• What you need to do:
Please write out the material below exactly as given.

• Raw data:
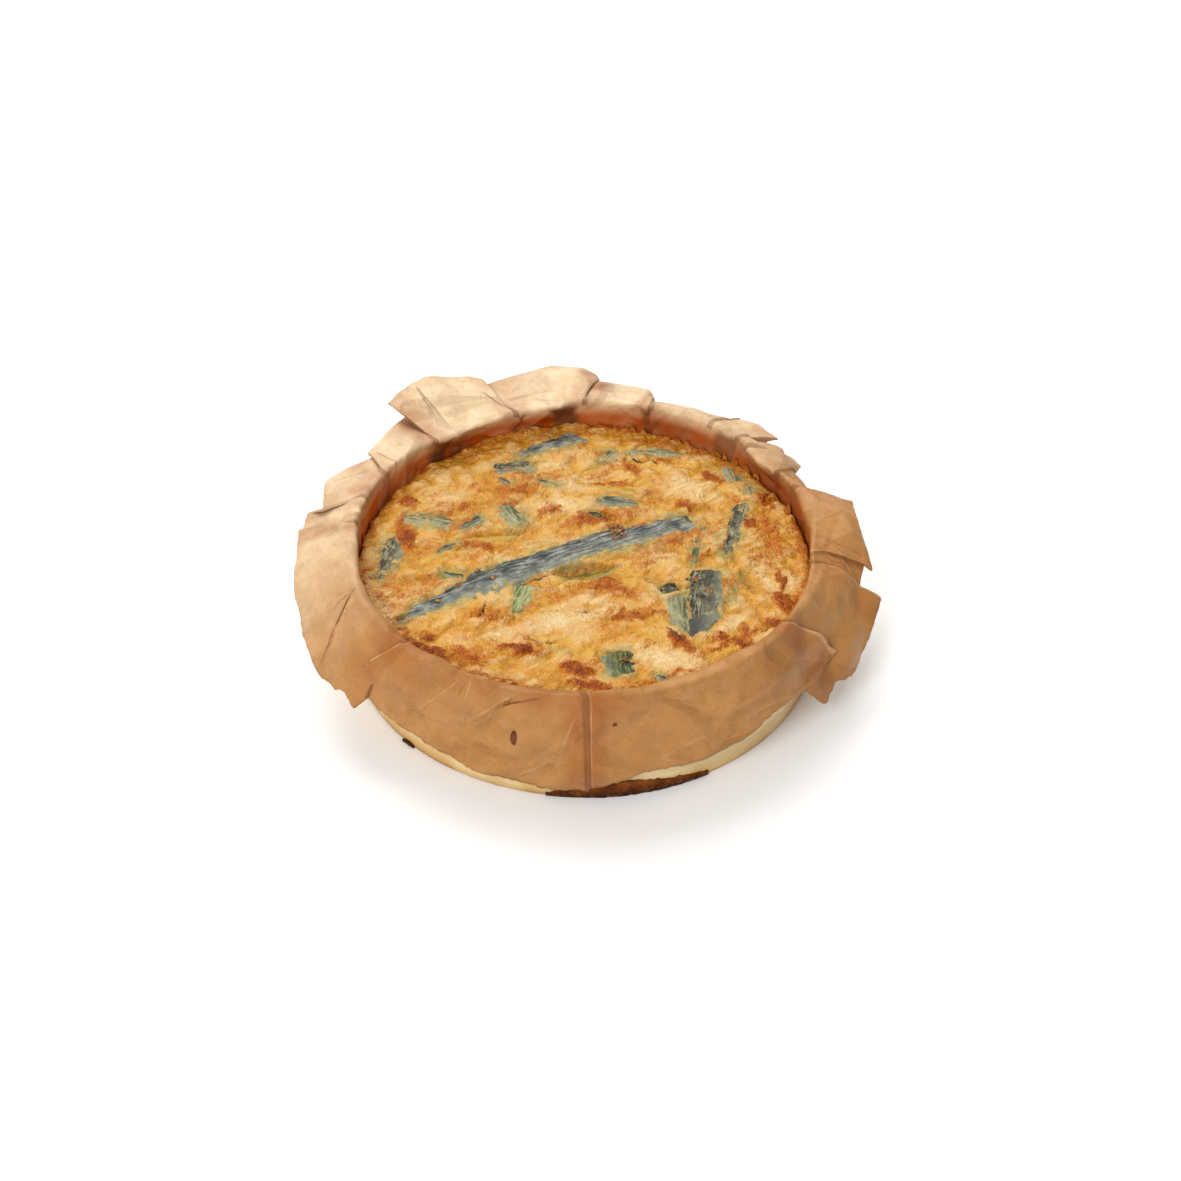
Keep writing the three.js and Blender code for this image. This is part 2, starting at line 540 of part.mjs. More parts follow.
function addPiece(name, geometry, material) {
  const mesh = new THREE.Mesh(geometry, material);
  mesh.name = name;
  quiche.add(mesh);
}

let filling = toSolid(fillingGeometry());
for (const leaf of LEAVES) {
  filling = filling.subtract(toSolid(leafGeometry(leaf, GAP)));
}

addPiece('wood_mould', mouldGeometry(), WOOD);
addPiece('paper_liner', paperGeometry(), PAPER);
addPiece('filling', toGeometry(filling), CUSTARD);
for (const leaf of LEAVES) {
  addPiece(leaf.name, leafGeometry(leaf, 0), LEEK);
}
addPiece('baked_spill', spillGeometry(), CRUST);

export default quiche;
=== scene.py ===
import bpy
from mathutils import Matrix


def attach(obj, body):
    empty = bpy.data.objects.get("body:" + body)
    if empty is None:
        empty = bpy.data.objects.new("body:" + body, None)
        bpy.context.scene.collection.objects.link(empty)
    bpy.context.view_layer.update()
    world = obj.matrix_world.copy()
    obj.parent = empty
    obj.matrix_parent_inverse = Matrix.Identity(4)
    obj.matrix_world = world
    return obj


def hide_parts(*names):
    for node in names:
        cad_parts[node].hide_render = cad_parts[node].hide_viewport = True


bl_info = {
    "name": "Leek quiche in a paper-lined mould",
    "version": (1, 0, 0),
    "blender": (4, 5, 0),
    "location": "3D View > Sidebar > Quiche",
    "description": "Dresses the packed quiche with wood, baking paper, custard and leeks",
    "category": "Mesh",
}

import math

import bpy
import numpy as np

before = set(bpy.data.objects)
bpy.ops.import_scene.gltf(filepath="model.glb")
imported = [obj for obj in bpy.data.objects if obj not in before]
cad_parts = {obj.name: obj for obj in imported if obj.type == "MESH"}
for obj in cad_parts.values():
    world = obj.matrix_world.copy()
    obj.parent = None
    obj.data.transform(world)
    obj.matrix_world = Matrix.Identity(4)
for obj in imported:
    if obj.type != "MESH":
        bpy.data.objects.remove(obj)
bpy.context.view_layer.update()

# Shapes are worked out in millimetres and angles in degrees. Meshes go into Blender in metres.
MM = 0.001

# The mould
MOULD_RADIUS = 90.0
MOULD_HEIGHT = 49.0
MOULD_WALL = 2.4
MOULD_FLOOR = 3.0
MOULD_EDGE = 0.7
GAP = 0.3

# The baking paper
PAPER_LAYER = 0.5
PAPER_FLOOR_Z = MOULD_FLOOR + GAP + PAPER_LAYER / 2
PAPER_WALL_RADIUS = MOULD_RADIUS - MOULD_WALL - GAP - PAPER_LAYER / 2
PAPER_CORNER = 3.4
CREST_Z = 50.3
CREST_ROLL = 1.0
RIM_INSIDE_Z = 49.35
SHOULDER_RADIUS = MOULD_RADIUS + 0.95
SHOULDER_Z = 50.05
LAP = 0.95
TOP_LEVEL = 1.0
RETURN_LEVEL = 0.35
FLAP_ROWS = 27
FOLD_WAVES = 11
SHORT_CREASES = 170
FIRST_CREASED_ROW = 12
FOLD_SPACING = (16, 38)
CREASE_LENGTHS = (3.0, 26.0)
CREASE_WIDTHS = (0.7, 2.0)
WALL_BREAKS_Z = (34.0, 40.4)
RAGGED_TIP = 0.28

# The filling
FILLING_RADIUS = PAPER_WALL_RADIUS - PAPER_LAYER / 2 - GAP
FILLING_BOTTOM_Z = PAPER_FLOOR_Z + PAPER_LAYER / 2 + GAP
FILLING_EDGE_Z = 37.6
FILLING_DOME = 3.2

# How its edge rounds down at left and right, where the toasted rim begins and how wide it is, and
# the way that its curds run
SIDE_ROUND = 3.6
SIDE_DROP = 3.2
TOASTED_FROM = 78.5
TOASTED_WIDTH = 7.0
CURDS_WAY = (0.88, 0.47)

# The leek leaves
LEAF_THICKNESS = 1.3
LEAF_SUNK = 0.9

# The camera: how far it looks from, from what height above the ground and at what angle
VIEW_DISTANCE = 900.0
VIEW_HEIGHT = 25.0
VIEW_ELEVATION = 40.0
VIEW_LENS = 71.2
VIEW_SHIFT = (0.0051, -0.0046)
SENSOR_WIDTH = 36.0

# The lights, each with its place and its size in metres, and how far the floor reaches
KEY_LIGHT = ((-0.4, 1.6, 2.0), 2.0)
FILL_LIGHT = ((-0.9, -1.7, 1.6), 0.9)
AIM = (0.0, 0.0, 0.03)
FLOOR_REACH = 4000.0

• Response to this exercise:
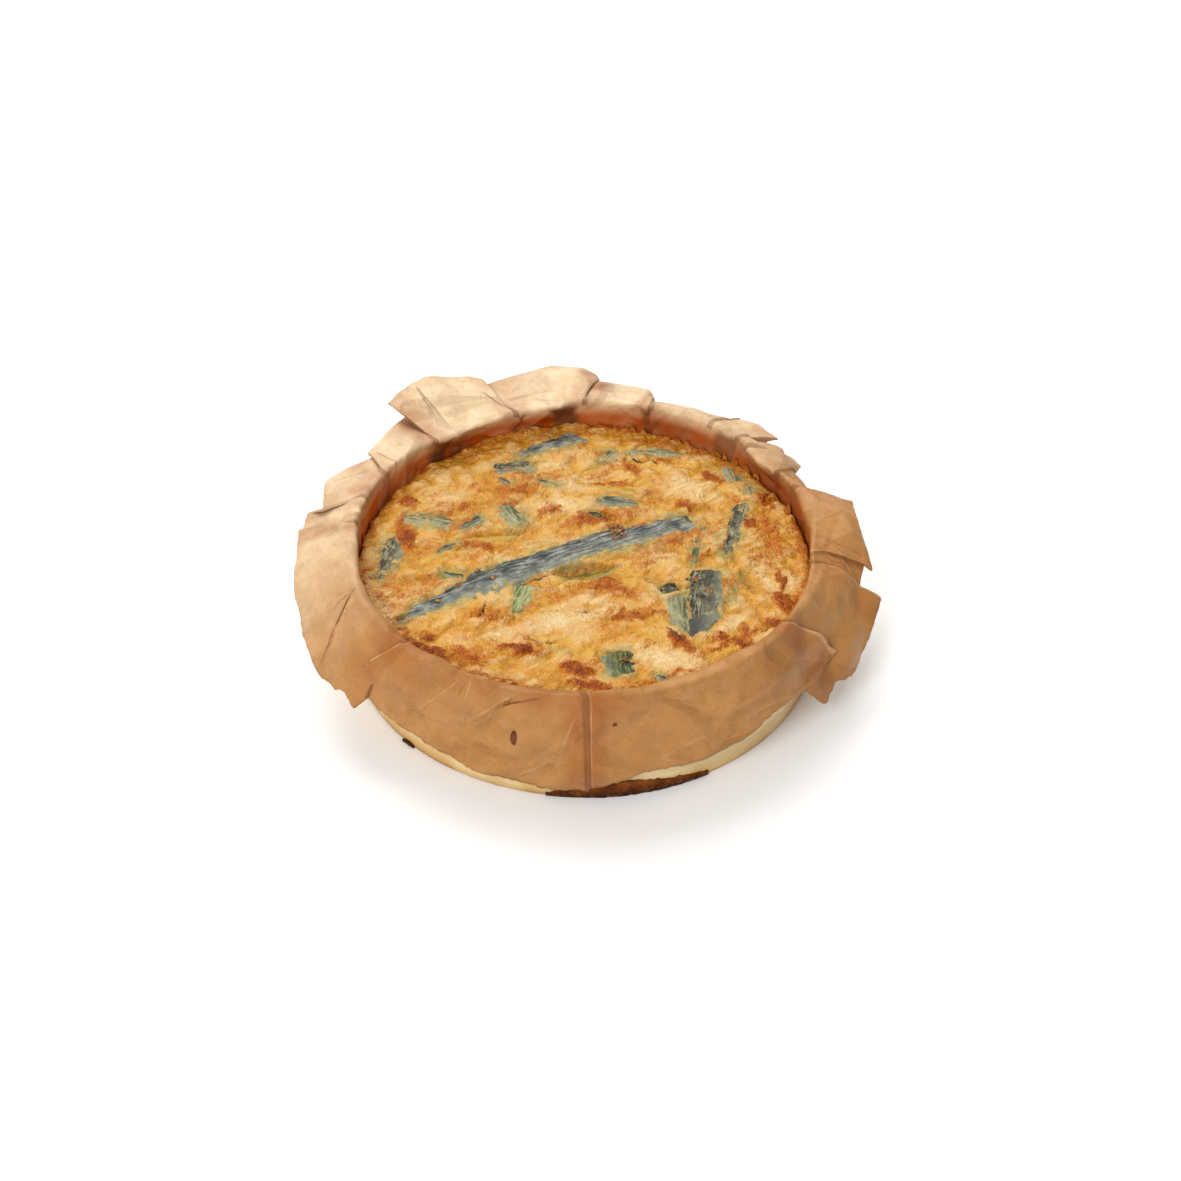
Keep writing the three.js and Blender code for this image. This is part 2, starting at line 540 of part.mjs. More parts follow.
function addPiece(name, geometry, material) {
  const mesh = new THREE.Mesh(geometry, material);
  mesh.name = name;
  quiche.add(mesh);
}

let filling = toSolid(fillingGeometry());
for (const leaf of LEAVES) {
  filling = filling.subtract(toSolid(leafGeometry(leaf, GAP)));
}

addPiece('wood_mould', mouldGeometry(), WOOD);
addPiece('paper_liner', paperGeometry(), PAPER);
addPiece('filling', toGeometry(filling), CUSTARD);
for (const leaf of LEAVES) {
  addPiece(leaf.name, leafGeometry(leaf, 0), LEEK);
}
addPiece('baked_spill', spillGeometry(), CRUST);

export default quiche;
=== scene.py ===
import bpy
from mathutils import Matrix


def attach(obj, body):
    empty = bpy.data.objects.get("body:" + body)
    if empty is None:
        empty = bpy.data.objects.new("body:" + body, None)
        bpy.context.scene.collection.objects.link(empty)
    bpy.context.view_layer.update()
    world = obj.matrix_world.copy()
    obj.parent = empty
    obj.matrix_parent_inverse = Matrix.Identity(4)
    obj.matrix_world = world
    return obj


def hide_parts(*names):
    for node in names:
        cad_parts[node].hide_render = cad_parts[node].hide_viewport = True


bl_info = {
    "name": "Leek quiche in a paper-lined mould",
    "version": (1, 0, 0),
    "blender": (4, 5, 0),
    "location": "3D View > Sidebar > Quiche",
    "description": "Dresses the packed quiche with wood, baking paper, custard and leeks",
    "category": "Mesh",
}

import math

import bpy
import numpy as np

before = set(bpy.data.objects)
bpy.ops.import_scene.gltf(filepath="model.glb")
imported = [obj for obj in bpy.data.objects if obj not in before]
cad_parts = {obj.name: obj for obj in imported if obj.type == "MESH"}
for obj in cad_parts.values():
    world = obj.matrix_world.copy()
    obj.parent = None
    obj.data.transform(world)
    obj.matrix_world = Matrix.Identity(4)
for obj in imported:
    if obj.type != "MESH":
        bpy.data.objects.remove(obj)
bpy.context.view_layer.update()

# Shapes are worked out in millimetres and angles in degrees. Meshes go into Blender in metres.
MM = 0.001

# The mould
MOULD_RADIUS = 90.0
MOULD_HEIGHT = 49.0
MOULD_WALL = 2.4
MOULD_FLOOR = 3.0
MOULD_EDGE = 0.7
GAP = 0.3

# The baking paper
PAPER_LAYER = 0.5
PAPER_FLOOR_Z = MOULD_FLOOR + GAP + PAPER_LAYER / 2
PAPER_WALL_RADIUS = MOULD_RADIUS - MOULD_WALL - GAP - PAPER_LAYER / 2
PAPER_CORNER = 3.4
CREST_Z = 50.3
CREST_ROLL = 1.0
RIM_INSIDE_Z = 49.35
SHOULDER_RADIUS = MOULD_RADIUS + 0.95
SHOULDER_Z = 50.05
LAP = 0.95
TOP_LEVEL = 1.0
RETURN_LEVEL = 0.35
FLAP_ROWS = 27
FOLD_WAVES = 11
SHORT_CREASES = 170
FIRST_CREASED_ROW = 12
FOLD_SPACING = (16, 38)
CREASE_LENGTHS = (3.0, 26.0)
CREASE_WIDTHS = (0.7, 2.0)
WALL_BREAKS_Z = (34.0, 40.4)
RAGGED_TIP = 0.28

# The filling
FILLING_RADIUS = PAPER_WALL_RADIUS - PAPER_LAYER / 2 - GAP
FILLING_BOTTOM_Z = PAPER_FLOOR_Z + PAPER_LAYER / 2 + GAP
FILLING_EDGE_Z = 37.6
FILLING_DOME = 3.2

# How its edge rounds down at left and right, where the toasted rim begins and how wide it is, and
# the way that its curds run
SIDE_ROUND = 3.6
SIDE_DROP = 3.2
TOASTED_FROM = 78.5
TOASTED_WIDTH = 7.0
CURDS_WAY = (0.88, 0.47)

# The leek leaves
LEAF_THICKNESS = 1.3
LEAF_SUNK = 0.9

# The camera: how far it looks from, from what height above the ground and at what angle
VIEW_DISTANCE = 900.0
VIEW_HEIGHT = 25.0
VIEW_ELEVATION = 40.0
VIEW_LENS = 71.2
VIEW_SHIFT = (0.0051, -0.0046)
SENSOR_WIDTH = 36.0

# The lights, each with its place and its size in metres, and how far the floor reaches
KEY_LIGHT = ((-0.4, 1.6, 2.0), 2.0)
FILL_LIGHT = ((-0.9, -1.7, 1.6), 0.9)
AIM = (0.0, 0.0, 0.03)
FLOOR_REACH = 4000.0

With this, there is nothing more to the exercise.